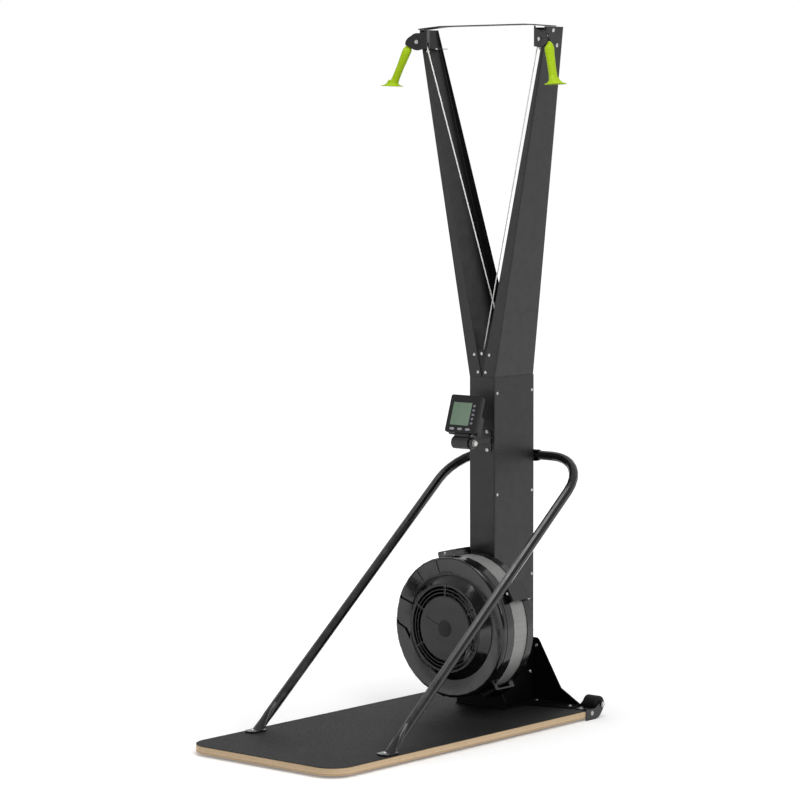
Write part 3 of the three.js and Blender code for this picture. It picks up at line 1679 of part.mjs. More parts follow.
function addMonitor() {
  place('monitor_front', monitorFront().applyMatrix4(monitorMatrix), materials.mattePlastic());
  place('monitor_back', monitorBack(), materials.mattePlastic());
  const screen = box(
    -screenLeft + clearance, -screenLeft + screenWidth - clearance,
    screenRecess, screenDepth - clearance,
    screenBottom + clearance, screenBottom + screenHeight - clearance,
  );
  place('monitor_screen', screen.applyMatrix4(monitorMatrix), materials.display());
  sideKeys().forEach((at, k) => {
    const key = ellipsePrism(at, sideKeyHalfWidth, sideKeyHalfHeight, -keyRise, keyDepth);
    place(`key_side_${k + 1}`, join(key.applyMatrix4(monitorMatrix)), materials.key());
  });
  lowKeys().forEach((at, k) => {
    const key = ellipsePrism(at, lowKeyHalfWidth, lowKeyHalfHeight, -keyRise, keyDepth);
    place(`key_low_${k + 1}`, join(key.applyMatrix4(monitorMatrix)), materials.key());
  });
}

addDeck();
addBase();
addGussets();
addColumn();
addArms();
addJointPlate();
addRoller('cord_roller_right', rightRoller);
addRoller('cord_roller_left', leftRoller);
addStrap();
addPulleyHeads();
addHandles();
addCords();
addDriveTrain();
addFan();
addRearShell();
addBand();
addFrontShell();
addDamper();
addLegFrame();
addLegClamp();
addWheels();
addMonitorBracket();
addMonitorKnob();
addMonitor();

export default object;
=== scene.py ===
import bpy
import bmesh
import json
import math
from mathutils import Matrix, Vector


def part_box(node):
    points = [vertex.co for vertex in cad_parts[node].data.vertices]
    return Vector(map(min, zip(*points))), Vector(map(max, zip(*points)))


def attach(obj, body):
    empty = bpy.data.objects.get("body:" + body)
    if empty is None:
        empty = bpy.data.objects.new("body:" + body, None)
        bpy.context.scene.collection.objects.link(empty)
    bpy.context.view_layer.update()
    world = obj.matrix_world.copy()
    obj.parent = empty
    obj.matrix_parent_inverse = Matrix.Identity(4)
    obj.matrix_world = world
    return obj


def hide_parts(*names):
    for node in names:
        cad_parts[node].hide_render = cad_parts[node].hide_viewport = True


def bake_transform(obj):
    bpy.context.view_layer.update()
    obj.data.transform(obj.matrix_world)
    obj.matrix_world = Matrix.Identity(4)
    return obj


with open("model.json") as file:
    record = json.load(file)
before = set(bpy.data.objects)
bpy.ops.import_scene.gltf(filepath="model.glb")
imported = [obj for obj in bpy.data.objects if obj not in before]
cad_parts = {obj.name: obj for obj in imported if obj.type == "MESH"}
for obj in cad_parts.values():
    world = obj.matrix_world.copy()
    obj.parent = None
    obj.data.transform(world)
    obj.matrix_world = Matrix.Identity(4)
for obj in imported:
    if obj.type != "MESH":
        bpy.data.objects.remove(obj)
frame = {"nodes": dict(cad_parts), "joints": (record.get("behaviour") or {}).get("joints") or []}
NODES = frame["nodes"]
JOINTS = {joint["name"]: joint for joint in frame["joints"]}
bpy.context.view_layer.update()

SIDES = (1, -1)
UP = Vector((0, 0, 1))
FORWARD = Vector((0, -1, 0))


# Places from the model, in metres
def pivot(name):
    """Where a hinge of the model turns."""
    return Vector(JOINTS[name]["pos_m"])


def axis_of(name):
    """The line about which a hinge turns, or along which a slide runs."""
    return Vector(JOINTS[name]["axis"])


def hand(side):
    """The word that ends the names of the pieces on one side: 1 is right, -1 is left."""
    return "right" if side > 0 else "left"


column_low, column_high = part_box("column_shell")
column_side = column_high.x
column_front = column_low.y
column_rear = column_high.y
shaft_height = pivot("flywheel_spin").z
dial_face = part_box("damper_dial")[0].y
BASE_SHEET = 0.004
base_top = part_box("base_plate")[0].z + BASE_SHEET


def ahead(distance):
    """The Y of a plane that lies a distance in front of the column's back."""
    return column_rear - distance


def at(side, x, distance, height):
    """A place on the right side, or its mirror place on the left."""
    return (side * x, ahead(distance), height)


# Camera
CAMERA_PLACE = (6.1287, -7.1003, 1.8635)
CAMERA_HEADING = 40.8239
CAMERA_PITCH = 4.3576
CAMERA_ROLL = -0.1217
CAMERA_LENS = 139.662
CAMERA_SHIFT = -0.05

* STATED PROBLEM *
Scan the listing above for the word "Vector" and show each line where it is found.

* ANSWER TO THIS TASK *
from mathutils import Matrix, Vector
    return Vector(map(min, zip(*points))), Vector(map(max, zip(*points)))
UP = Vector((0, 0, 1))
FORWARD = Vector((0, -1, 0))
    return Vector(JOINTS[name]["pos_m"])
    return Vector(JOINTS[name]["axis"])